TASK REQUIREMENTS:
Keep only the lines from the top of the listing through the one with "side_lean = 6; // [4:0.5:8]", and reproduce them unaltered.

-- start SUPPLIED MATERIAL --

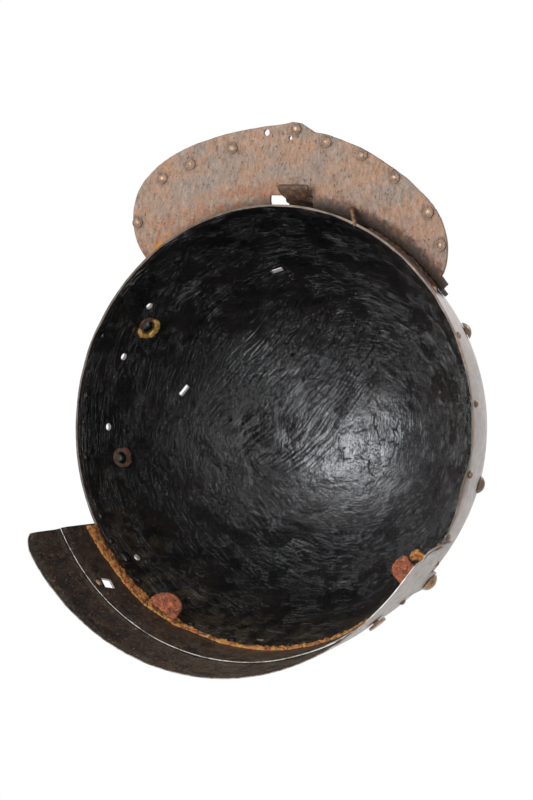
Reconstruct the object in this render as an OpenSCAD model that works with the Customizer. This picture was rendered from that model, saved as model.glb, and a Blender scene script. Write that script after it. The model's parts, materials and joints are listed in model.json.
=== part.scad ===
// Antique iron cavalry helmet: raised skull, flat riveted peak with a sliding
// nasal bar, and the first two lames of a riveted neck guard. Millimetres.
// The origin is the centre of the skull's rim, +Z is up to the crown,
// -Y is the front with the peak, +Y the nape, +X the wearer's left.
// Angles of the features are counted round the skull from the front.

/* [Skull] */
// outside radius of the skull at the rim
rim_r = 111; // [105:0.5:120]
// thickness of the skull's wall
wall = 2.0; // [1.4:0.1:2.6]
// radius of the curve of the skull's side, seen from the front
side_r = 150; // [140:1:170]
// inward lean of the wall at the rim, in degrees
side_lean = 6; // [4:0.5:8]

/* [Peak] */
// height of the peak's underside above the rim
peak_z = 11; // [9:0.5:13]
// thickness of the peak
peak_t = 2.0; // [1.4:0.1:2.6]
// how far the curve of the peak reaches in front of the rim
peak_reach = 38; // [34:0.5:44]
// radius of the peak's front edge, on the wearer's right and left of the point
peak_right_r = 164; // [158:1:170]
peak_left_r = 125; // [121:1:130]
// how far the point in the middle stands out of the front edge
peak_point = 4.5; // [3.5:0.5:6]
// half width across the ends of the peak
peak_half_w = 88.5; // [87:0.5:91]
// radius of the bend from the peak up into its flange
bend_r = 6; // [4.5:0.5:7]
// height of the upright flange at the peak's root
flange_h = 14; // [13:0.5:18]
// gap between the flange and the skull, bridged by the rivets
flange_gap = 0.6; // [0.4:0.1:1.2]
// angle where the flange ends on either side
flange_end = 50.5; // [48:0.5:54]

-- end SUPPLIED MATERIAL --

REPLY:
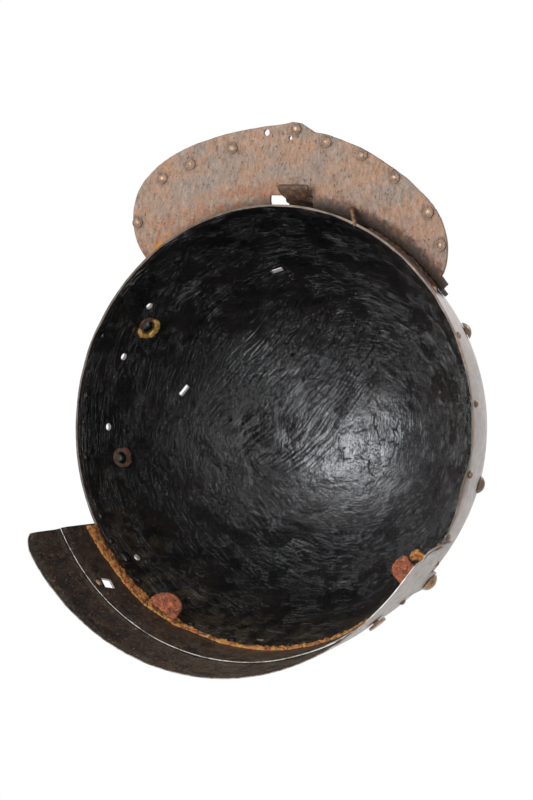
Reconstruct the object in this render as an OpenSCAD model that works with the Customizer. This picture was rendered from that model, saved as model.glb, and a Blender scene script. Write that script after it. The model's parts, materials and joints are listed in model.json.
=== part.scad ===
// Antique iron cavalry helmet: raised skull, flat riveted peak with a sliding
// nasal bar, and the first two lames of a riveted neck guard. Millimetres.
// The origin is the centre of the skull's rim, +Z is up to the crown,
// -Y is the front with the peak, +Y the nape, +X the wearer's left.
// Angles of the features are counted round the skull from the front.

/* [Skull] */
// outside radius of the skull at the rim
rim_r = 111; // [105:0.5:120]
// thickness of the skull's wall
wall = 2.0; // [1.4:0.1:2.6]
// radius of the curve of the skull's side, seen from the front
side_r = 150; // [140:1:170]
// inward lean of the wall at the rim, in degrees
side_lean = 6; // [4:0.5:8]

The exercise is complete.